═════ Input data ═════
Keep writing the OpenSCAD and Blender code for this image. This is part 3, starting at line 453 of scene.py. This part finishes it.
═════
═════ Input data ═════
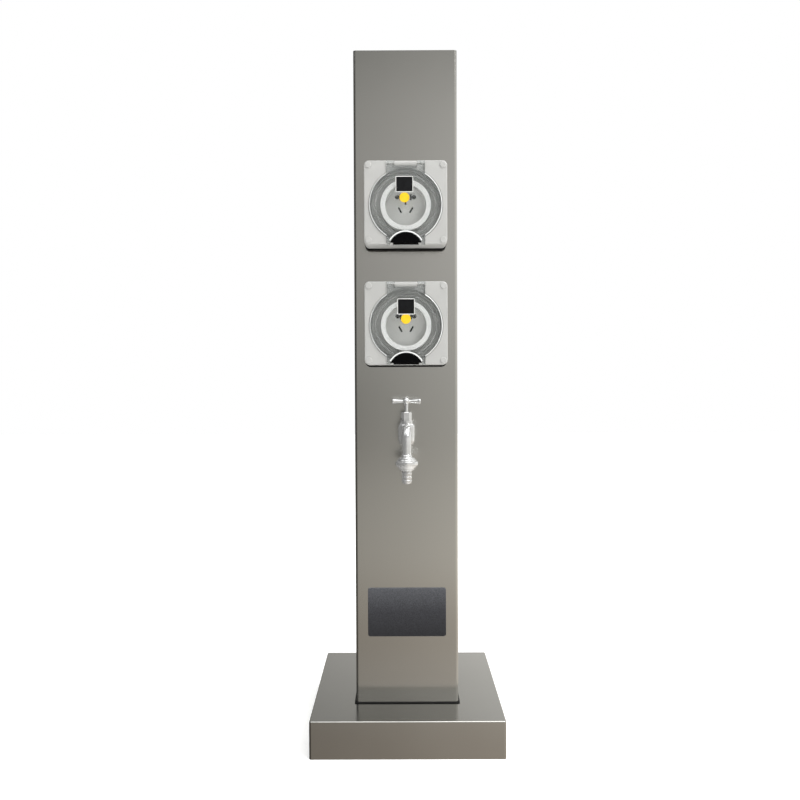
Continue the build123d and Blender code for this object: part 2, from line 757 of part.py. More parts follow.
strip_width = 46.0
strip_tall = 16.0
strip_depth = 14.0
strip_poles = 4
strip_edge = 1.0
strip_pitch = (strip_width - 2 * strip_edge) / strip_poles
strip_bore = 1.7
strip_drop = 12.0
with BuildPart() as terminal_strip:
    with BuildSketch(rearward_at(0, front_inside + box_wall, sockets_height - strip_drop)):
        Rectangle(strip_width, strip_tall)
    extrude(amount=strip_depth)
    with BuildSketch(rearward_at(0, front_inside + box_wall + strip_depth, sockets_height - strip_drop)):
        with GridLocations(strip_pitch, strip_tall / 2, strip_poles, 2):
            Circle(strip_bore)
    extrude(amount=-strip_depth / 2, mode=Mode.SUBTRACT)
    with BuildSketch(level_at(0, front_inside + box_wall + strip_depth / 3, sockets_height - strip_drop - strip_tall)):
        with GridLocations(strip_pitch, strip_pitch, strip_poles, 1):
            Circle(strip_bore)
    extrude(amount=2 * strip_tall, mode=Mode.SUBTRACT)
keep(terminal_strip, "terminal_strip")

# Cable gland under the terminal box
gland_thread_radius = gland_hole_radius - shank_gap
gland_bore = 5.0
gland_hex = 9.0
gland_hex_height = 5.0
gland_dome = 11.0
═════
## Aim
Your task is to extract exactly the lines starting at the line with "Continue the build123d" and ending at the line with "gland_dome = 11.0", including both ends, and no other lines.

## Task output
Continue the build123d and Blender code for this object: part 2, from line 757 of part.py. More parts follow.
strip_width = 46.0
strip_tall = 16.0
strip_depth = 14.0
strip_poles = 4
strip_edge = 1.0
strip_pitch = (strip_width - 2 * strip_edge) / strip_poles
strip_bore = 1.7
strip_drop = 12.0
with BuildPart() as terminal_strip:
    with BuildSketch(rearward_at(0, front_inside + box_wall, sockets_height - strip_drop)):
        Rectangle(strip_width, strip_tall)
    extrude(amount=strip_depth)
    with BuildSketch(rearward_at(0, front_inside + box_wall + strip_depth, sockets_height - strip_drop)):
        with GridLocations(strip_pitch, strip_tall / 2, strip_poles, 2):
            Circle(strip_bore)
    extrude(amount=-strip_depth / 2, mode=Mode.SUBTRACT)
    with BuildSketch(level_at(0, front_inside + box_wall + strip_depth / 3, sockets_height - strip_drop - strip_tall)):
        with GridLocations(strip_pitch, strip_pitch, strip_poles, 1):
            Circle(strip_bore)
    extrude(amount=2 * strip_tall, mode=Mode.SUBTRACT)
keep(terminal_strip, "terminal_strip")

# Cable gland under the terminal box
gland_thread_radius = gland_hole_radius - shank_gap
gland_bore = 5.0
gland_hex = 9.0
gland_hex_height = 5.0
gland_dome = 11.0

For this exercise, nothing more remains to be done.